Exercise input:
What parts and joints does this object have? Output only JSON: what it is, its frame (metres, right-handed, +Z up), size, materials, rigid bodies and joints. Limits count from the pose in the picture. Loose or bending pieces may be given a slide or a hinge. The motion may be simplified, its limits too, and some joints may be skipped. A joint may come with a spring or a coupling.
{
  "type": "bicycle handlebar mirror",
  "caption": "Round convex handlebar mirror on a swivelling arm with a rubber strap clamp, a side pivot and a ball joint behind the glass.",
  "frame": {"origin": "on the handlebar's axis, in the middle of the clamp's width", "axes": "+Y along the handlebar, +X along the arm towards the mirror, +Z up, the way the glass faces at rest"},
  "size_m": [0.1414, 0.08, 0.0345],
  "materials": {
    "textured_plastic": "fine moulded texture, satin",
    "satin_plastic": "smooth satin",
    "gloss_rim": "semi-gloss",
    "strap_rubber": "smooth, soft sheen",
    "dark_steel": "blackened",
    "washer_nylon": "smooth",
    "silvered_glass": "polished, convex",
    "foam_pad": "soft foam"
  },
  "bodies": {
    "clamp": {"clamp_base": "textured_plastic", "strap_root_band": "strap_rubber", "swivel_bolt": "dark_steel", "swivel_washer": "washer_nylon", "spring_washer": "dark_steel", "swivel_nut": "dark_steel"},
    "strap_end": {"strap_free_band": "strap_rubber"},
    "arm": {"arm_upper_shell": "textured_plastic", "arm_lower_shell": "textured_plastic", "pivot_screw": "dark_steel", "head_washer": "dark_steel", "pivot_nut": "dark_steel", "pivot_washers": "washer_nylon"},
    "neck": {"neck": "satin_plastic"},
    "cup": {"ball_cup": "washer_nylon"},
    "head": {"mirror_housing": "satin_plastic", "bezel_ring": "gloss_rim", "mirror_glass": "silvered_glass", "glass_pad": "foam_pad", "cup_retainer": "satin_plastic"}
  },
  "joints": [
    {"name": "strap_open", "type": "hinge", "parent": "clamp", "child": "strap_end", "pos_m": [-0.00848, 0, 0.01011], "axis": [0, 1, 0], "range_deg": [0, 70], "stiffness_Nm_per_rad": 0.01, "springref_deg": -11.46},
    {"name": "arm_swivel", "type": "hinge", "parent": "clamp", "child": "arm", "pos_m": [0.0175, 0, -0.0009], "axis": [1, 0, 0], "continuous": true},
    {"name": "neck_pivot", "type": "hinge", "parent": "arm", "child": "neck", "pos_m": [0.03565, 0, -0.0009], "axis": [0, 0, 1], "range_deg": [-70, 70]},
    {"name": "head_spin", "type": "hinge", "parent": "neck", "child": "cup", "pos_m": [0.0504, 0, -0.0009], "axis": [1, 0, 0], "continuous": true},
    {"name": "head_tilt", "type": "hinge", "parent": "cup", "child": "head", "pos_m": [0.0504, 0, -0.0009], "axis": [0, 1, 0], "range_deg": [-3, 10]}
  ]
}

...

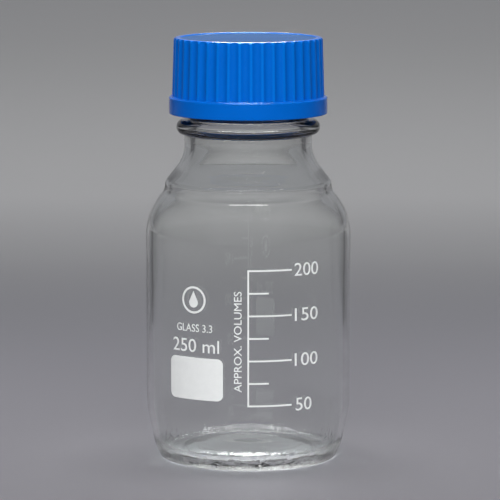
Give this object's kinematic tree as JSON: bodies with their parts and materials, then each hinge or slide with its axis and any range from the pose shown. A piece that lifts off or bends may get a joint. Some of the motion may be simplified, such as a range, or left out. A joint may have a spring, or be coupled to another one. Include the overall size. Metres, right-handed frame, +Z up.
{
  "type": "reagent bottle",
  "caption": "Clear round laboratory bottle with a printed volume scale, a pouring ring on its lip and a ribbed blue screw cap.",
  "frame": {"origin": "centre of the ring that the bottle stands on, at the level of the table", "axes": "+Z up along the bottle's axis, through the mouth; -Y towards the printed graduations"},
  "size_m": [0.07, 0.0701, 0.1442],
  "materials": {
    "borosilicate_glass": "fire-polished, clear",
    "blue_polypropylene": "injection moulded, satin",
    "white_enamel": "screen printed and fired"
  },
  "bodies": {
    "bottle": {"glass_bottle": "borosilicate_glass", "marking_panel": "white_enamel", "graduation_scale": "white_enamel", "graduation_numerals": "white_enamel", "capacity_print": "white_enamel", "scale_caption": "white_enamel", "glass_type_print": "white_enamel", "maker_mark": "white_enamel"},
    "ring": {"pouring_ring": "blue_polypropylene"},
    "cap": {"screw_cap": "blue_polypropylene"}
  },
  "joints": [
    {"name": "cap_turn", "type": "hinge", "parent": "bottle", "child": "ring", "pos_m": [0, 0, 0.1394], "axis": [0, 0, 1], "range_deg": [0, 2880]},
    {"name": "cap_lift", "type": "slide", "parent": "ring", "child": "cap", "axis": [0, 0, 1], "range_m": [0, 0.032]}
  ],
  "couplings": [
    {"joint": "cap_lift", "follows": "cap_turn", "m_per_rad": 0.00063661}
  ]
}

Exercise aim: Report the number of lines that contain "right", with no other words.

Exercise answer: 2